Detecting Nested Object Changes in JSON

Learn how JSON diff algorithms recursively compare nested objects. Understand deep comparison, path tracking, and how changes at different nesting levels are reported.

Structural Diffs

Detailed Explanation

Real-world JSON documents are rarely flat. API responses, configuration files, and data exports typically contain objects nested several levels deep. A robust JSON diff algorithm must recursively descend into nested structures and track the full path to each change.

How recursive comparison works:

When the algorithm encounters two objects at the same key, instead of comparing them as a whole (which would report the entire object as "changed"), it descends into both objects and compares their children individually. This process repeats until it reaches leaf values (primitives) or detects additions/removals.

// Before
{
  "user": {
    "name": "Alice",
    "settings": {
      "theme": "dark",
      "notifications": {
        "email": true,
        "sms": false
      }
    }
  }
}

// After
{
  "user": {
    "name": "Alice",
    "settings": {
      "theme": "light",
      "notifications": {
        "email": true,
        "sms": true,
        "push": true
      }
    }
  }
}

The diff reports three changes at their precise paths:

  • user.settings.theme: changed from "dark" to "light"
  • user.settings.notifications.sms: changed from false to true
  • user.settings.notifications.push: added with value true

Path representation:

Most diff tools use either dot notation (user.settings.theme) or JSON Pointer syntax (/user/settings/theme) from RFC 6901 to identify the location of each change. JSON Pointer is the format used in JSON Patch (RFC 6902).

Depth-limited diffing:

Some diff tools allow you to limit the recursion depth. At depth 0, the entire root objects are compared as a unit. At depth 1, only top-level keys are compared individually. This is useful for getting a quick overview of large documents before drilling into specific sections.

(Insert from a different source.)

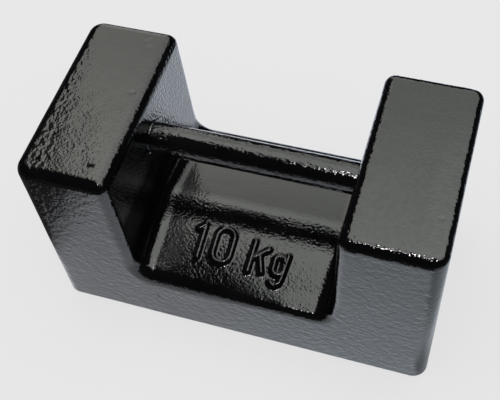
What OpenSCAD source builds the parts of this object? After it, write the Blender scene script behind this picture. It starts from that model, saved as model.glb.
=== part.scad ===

Performance considerations:

Deeply nested documents with many levels increase the number of recursive calls. For documents with 10+ nesting levels and thousands of keys, diff performance can degrade. Most practical JSON documents stay within 5-6 levels of nesting, where performance is not a concern.

Use Case

Debugging a user settings migration script by comparing the before and after JSON snapshots to verify that only the intended nested preferences were updated, without unintended side effects on other settings.